• Objective:
Repeat all of the material exactly as given.

• Records provided:
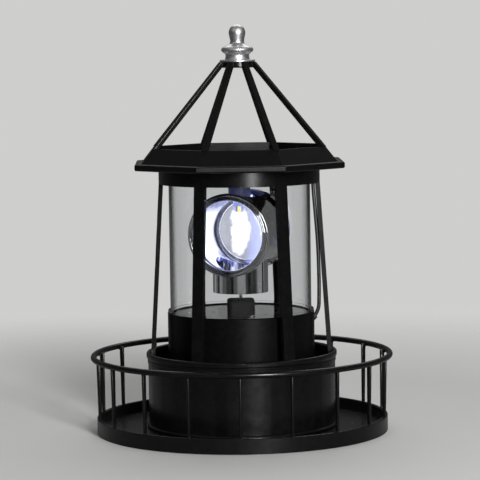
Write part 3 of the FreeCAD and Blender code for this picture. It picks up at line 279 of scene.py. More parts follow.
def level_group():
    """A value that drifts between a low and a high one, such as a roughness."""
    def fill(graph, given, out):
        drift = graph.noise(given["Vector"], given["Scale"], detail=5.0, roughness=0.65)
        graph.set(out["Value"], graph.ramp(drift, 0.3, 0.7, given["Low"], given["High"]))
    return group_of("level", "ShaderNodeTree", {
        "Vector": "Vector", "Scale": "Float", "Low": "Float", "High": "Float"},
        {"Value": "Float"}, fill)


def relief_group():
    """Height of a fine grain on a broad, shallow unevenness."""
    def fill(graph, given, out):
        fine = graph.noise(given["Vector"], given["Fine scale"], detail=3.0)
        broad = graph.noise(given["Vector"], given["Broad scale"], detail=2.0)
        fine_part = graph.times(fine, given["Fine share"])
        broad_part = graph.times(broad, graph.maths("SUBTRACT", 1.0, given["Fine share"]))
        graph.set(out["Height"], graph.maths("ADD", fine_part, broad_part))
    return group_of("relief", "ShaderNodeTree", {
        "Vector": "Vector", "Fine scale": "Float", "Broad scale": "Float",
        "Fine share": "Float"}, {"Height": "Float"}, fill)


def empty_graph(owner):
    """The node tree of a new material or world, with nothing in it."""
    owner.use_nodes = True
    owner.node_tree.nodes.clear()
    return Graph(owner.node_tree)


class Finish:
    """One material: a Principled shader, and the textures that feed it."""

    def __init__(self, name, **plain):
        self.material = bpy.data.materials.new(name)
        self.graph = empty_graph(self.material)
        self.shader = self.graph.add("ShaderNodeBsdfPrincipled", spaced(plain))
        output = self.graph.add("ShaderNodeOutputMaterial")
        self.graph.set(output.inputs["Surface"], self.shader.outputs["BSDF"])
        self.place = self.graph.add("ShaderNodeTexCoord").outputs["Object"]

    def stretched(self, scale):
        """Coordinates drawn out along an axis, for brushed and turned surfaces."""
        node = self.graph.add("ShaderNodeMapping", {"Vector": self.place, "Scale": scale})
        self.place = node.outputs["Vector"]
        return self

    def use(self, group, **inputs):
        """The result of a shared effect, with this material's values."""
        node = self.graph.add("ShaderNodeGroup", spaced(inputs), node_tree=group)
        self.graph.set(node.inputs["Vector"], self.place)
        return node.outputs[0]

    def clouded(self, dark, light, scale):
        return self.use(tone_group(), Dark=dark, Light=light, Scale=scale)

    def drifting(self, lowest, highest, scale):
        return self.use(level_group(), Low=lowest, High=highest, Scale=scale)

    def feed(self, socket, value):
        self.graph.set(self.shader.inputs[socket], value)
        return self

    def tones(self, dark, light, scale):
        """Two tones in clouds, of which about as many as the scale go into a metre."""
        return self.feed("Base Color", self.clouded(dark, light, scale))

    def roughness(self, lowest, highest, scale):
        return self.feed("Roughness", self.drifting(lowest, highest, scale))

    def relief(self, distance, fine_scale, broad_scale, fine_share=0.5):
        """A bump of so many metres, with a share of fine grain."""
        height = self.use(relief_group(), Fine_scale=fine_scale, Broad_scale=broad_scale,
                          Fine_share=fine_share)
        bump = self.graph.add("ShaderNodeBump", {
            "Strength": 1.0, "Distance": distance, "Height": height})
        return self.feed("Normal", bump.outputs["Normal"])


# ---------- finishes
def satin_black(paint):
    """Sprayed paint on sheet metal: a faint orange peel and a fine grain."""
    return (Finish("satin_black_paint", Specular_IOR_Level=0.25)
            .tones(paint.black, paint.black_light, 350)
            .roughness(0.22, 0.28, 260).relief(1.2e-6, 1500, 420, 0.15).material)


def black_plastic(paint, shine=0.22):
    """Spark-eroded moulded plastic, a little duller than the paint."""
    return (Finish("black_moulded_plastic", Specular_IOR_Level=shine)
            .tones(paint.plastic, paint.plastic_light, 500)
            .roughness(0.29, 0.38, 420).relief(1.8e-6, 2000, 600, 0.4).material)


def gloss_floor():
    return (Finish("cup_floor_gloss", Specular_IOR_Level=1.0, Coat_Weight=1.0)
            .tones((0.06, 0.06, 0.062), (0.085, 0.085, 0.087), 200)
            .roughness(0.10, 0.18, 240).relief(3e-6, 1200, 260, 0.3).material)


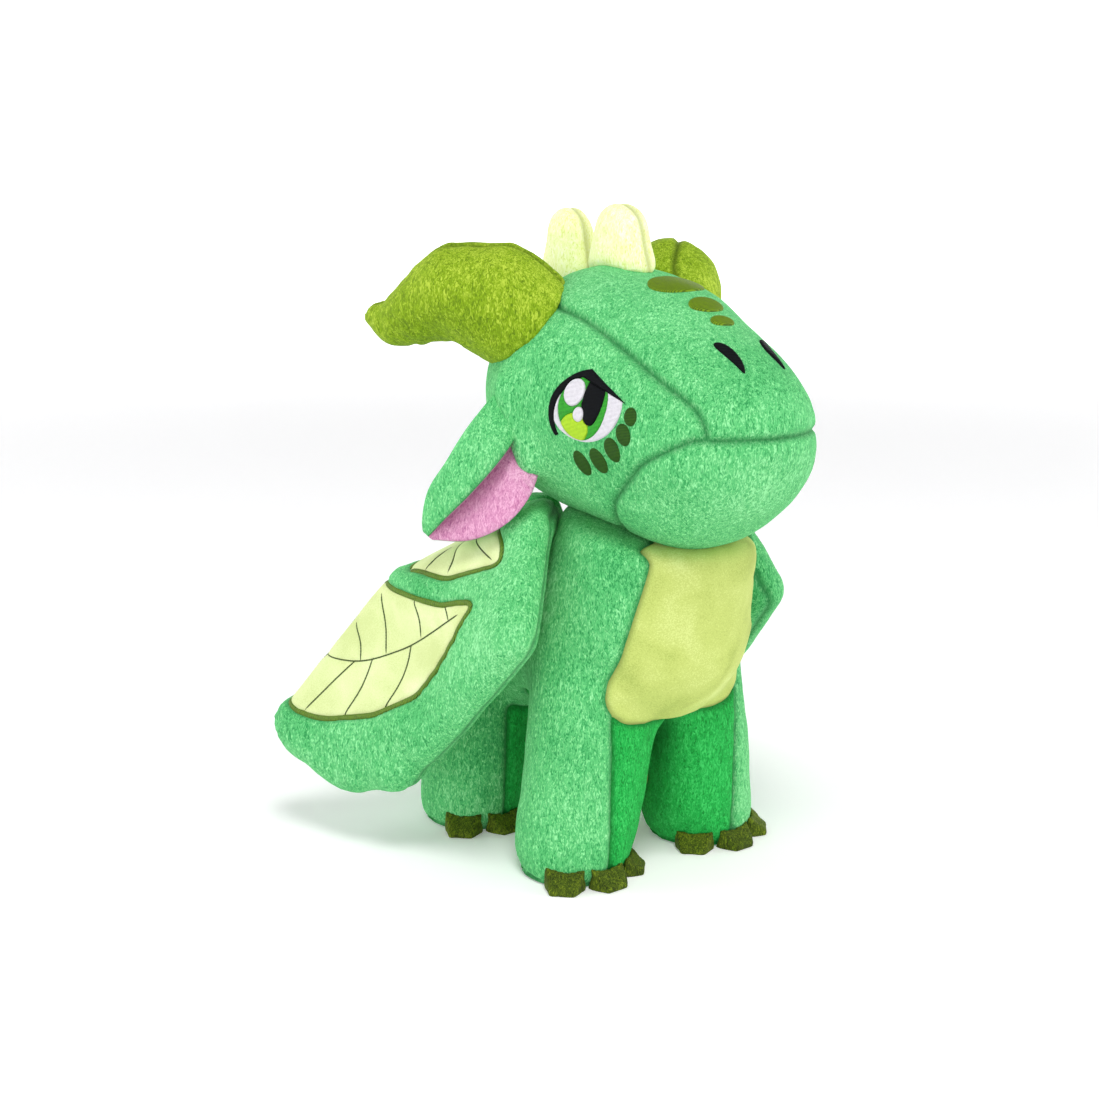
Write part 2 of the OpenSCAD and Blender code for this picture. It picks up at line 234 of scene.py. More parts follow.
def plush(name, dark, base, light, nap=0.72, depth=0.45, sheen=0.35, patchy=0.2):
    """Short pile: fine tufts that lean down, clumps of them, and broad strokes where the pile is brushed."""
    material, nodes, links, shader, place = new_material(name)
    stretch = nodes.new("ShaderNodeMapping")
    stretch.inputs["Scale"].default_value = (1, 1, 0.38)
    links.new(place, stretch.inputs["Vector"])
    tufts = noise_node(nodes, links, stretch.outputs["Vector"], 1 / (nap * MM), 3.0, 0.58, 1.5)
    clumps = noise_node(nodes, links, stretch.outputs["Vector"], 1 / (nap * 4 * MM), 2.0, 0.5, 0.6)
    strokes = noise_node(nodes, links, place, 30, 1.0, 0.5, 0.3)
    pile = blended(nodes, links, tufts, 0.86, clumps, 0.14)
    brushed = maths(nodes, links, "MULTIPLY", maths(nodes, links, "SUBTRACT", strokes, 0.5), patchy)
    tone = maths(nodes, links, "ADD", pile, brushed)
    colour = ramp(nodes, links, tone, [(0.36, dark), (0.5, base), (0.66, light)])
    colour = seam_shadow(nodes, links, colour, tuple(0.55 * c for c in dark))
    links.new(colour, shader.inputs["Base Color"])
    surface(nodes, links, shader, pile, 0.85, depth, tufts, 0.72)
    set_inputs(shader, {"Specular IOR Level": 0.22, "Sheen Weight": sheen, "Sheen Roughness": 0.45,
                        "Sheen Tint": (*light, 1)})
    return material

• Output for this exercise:
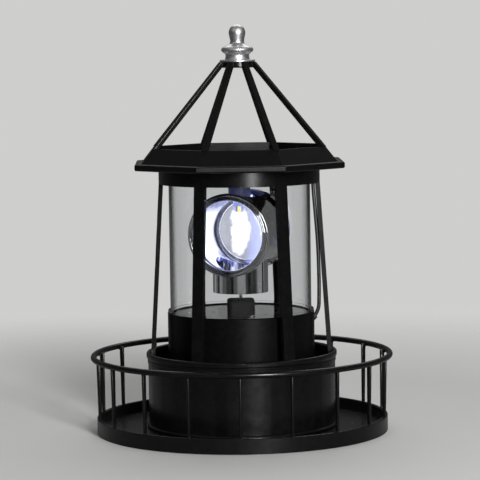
Write part 3 of the FreeCAD and Blender code for this picture. It picks up at line 279 of scene.py. More parts follow.
def level_group():
    """A value that drifts between a low and a high one, such as a roughness."""
    def fill(graph, given, out):
        drift = graph.noise(given["Vector"], given["Scale"], detail=5.0, roughness=0.65)
        graph.set(out["Value"], graph.ramp(drift, 0.3, 0.7, given["Low"], given["High"]))
    return group_of("level", "ShaderNodeTree", {
        "Vector": "Vector", "Scale": "Float", "Low": "Float", "High": "Float"},
        {"Value": "Float"}, fill)


def relief_group():
    """Height of a fine grain on a broad, shallow unevenness."""
    def fill(graph, given, out):
        fine = graph.noise(given["Vector"], given["Fine scale"], detail=3.0)
        broad = graph.noise(given["Vector"], given["Broad scale"], detail=2.0)
        fine_part = graph.times(fine, given["Fine share"])
        broad_part = graph.times(broad, graph.maths("SUBTRACT", 1.0, given["Fine share"]))
        graph.set(out["Height"], graph.maths("ADD", fine_part, broad_part))
    return group_of("relief", "ShaderNodeTree", {
        "Vector": "Vector", "Fine scale": "Float", "Broad scale": "Float",
        "Fine share": "Float"}, {"Height": "Float"}, fill)


def empty_graph(owner):
    """The node tree of a new material or world, with nothing in it."""
    owner.use_nodes = True
    owner.node_tree.nodes.clear()
    return Graph(owner.node_tree)


class Finish:
    """One material: a Principled shader, and the textures that feed it."""

    def __init__(self, name, **plain):
        self.material = bpy.data.materials.new(name)
        self.graph = empty_graph(self.material)
        self.shader = self.graph.add("ShaderNodeBsdfPrincipled", spaced(plain))
        output = self.graph.add("ShaderNodeOutputMaterial")
        self.graph.set(output.inputs["Surface"], self.shader.outputs["BSDF"])
        self.place = self.graph.add("ShaderNodeTexCoord").outputs["Object"]

    def stretched(self, scale):
        """Coordinates drawn out along an axis, for brushed and turned surfaces."""
        node = self.graph.add("ShaderNodeMapping", {"Vector": self.place, "Scale": scale})
        self.place = node.outputs["Vector"]
        return self

    def use(self, group, **inputs):
        """The result of a shared effect, with this material's values."""
        node = self.graph.add("ShaderNodeGroup", spaced(inputs), node_tree=group)
        self.graph.set(node.inputs["Vector"], self.place)
        return node.outputs[0]

    def clouded(self, dark, light, scale):
        return self.use(tone_group(), Dark=dark, Light=light, Scale=scale)

    def drifting(self, lowest, highest, scale):
        return self.use(level_group(), Low=lowest, High=highest, Scale=scale)

    def feed(self, socket, value):
        self.graph.set(self.shader.inputs[socket], value)
        return self

    def tones(self, dark, light, scale):
        """Two tones in clouds, of which about as many as the scale go into a metre."""
        return self.feed("Base Color", self.clouded(dark, light, scale))

    def roughness(self, lowest, highest, scale):
        return self.feed("Roughness", self.drifting(lowest, highest, scale))

    def relief(self, distance, fine_scale, broad_scale, fine_share=0.5):
        """A bump of so many metres, with a share of fine grain."""
        height = self.use(relief_group(), Fine_scale=fine_scale, Broad_scale=broad_scale,
                          Fine_share=fine_share)
        bump = self.graph.add("ShaderNodeBump", {
            "Strength": 1.0, "Distance": distance, "Height": height})
        return self.feed("Normal", bump.outputs["Normal"])


# ---------- finishes
def satin_black(paint):
    """Sprayed paint on sheet metal: a faint orange peel and a fine grain."""
    return (Finish("satin_black_paint", Specular_IOR_Level=0.25)
            .tones(paint.black, paint.black_light, 350)
            .roughness(0.22, 0.28, 260).relief(1.2e-6, 1500, 420, 0.15).material)


def black_plastic(paint, shine=0.22):
    """Spark-eroded moulded plastic, a little duller than the paint."""
    return (Finish("black_moulded_plastic", Specular_IOR_Level=shine)
            .tones(paint.plastic, paint.plastic_light, 500)
            .roughness(0.29, 0.38, 420).relief(1.8e-6, 2000, 600, 0.4).material)


def gloss_floor():
    return (Finish("cup_floor_gloss", Specular_IOR_Level=1.0, Coat_Weight=1.0)
            .tones((0.06, 0.06, 0.062), (0.085, 0.085, 0.087), 200)
            .roughness(0.10, 0.18, 240).relief(3e-6, 1200, 260, 0.3).material)


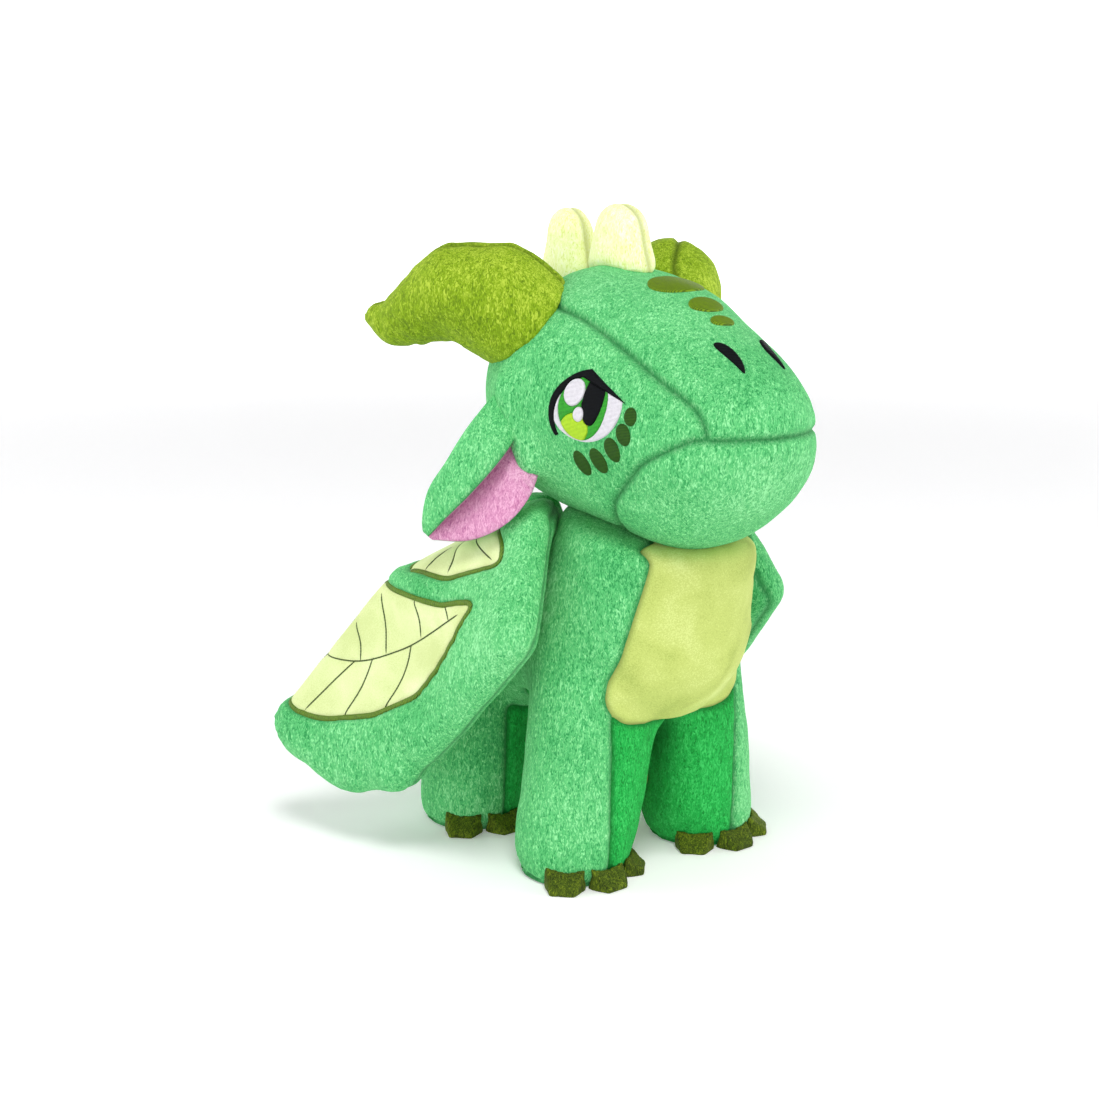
Write part 2 of the OpenSCAD and Blender code for this picture. It picks up at line 234 of scene.py. More parts follow.
def plush(name, dark, base, light, nap=0.72, depth=0.45, sheen=0.35, patchy=0.2):
    """Short pile: fine tufts that lean down, clumps of them, and broad strokes where the pile is brushed."""
    material, nodes, links, shader, place = new_material(name)
    stretch = nodes.new("ShaderNodeMapping")
    stretch.inputs["Scale"].default_value = (1, 1, 0.38)
    links.new(place, stretch.inputs["Vector"])
    tufts = noise_node(nodes, links, stretch.outputs["Vector"], 1 / (nap * MM), 3.0, 0.58, 1.5)
    clumps = noise_node(nodes, links, stretch.outputs["Vector"], 1 / (nap * 4 * MM), 2.0, 0.5, 0.6)
    strokes = noise_node(nodes, links, place, 30, 1.0, 0.5, 0.3)
    pile = blended(nodes, links, tufts, 0.86, clumps, 0.14)
    brushed = maths(nodes, links, "MULTIPLY", maths(nodes, links, "SUBTRACT", strokes, 0.5), patchy)
    tone = maths(nodes, links, "ADD", pile, brushed)
    colour = ramp(nodes, links, tone, [(0.36, dark), (0.5, base), (0.66, light)])
    colour = seam_shadow(nodes, links, colour, tuple(0.55 * c for c in dark))
    links.new(colour, shader.inputs["Base Color"])
    surface(nodes, links, shader, pile, 0.85, depth, tufts, 0.72)
    set_inputs(shader, {"Specular IOR Level": 0.22, "Sheen Weight": sheen, "Sheen Roughness": 0.45,
                        "Sheen Tint": (*light, 1)})
    return material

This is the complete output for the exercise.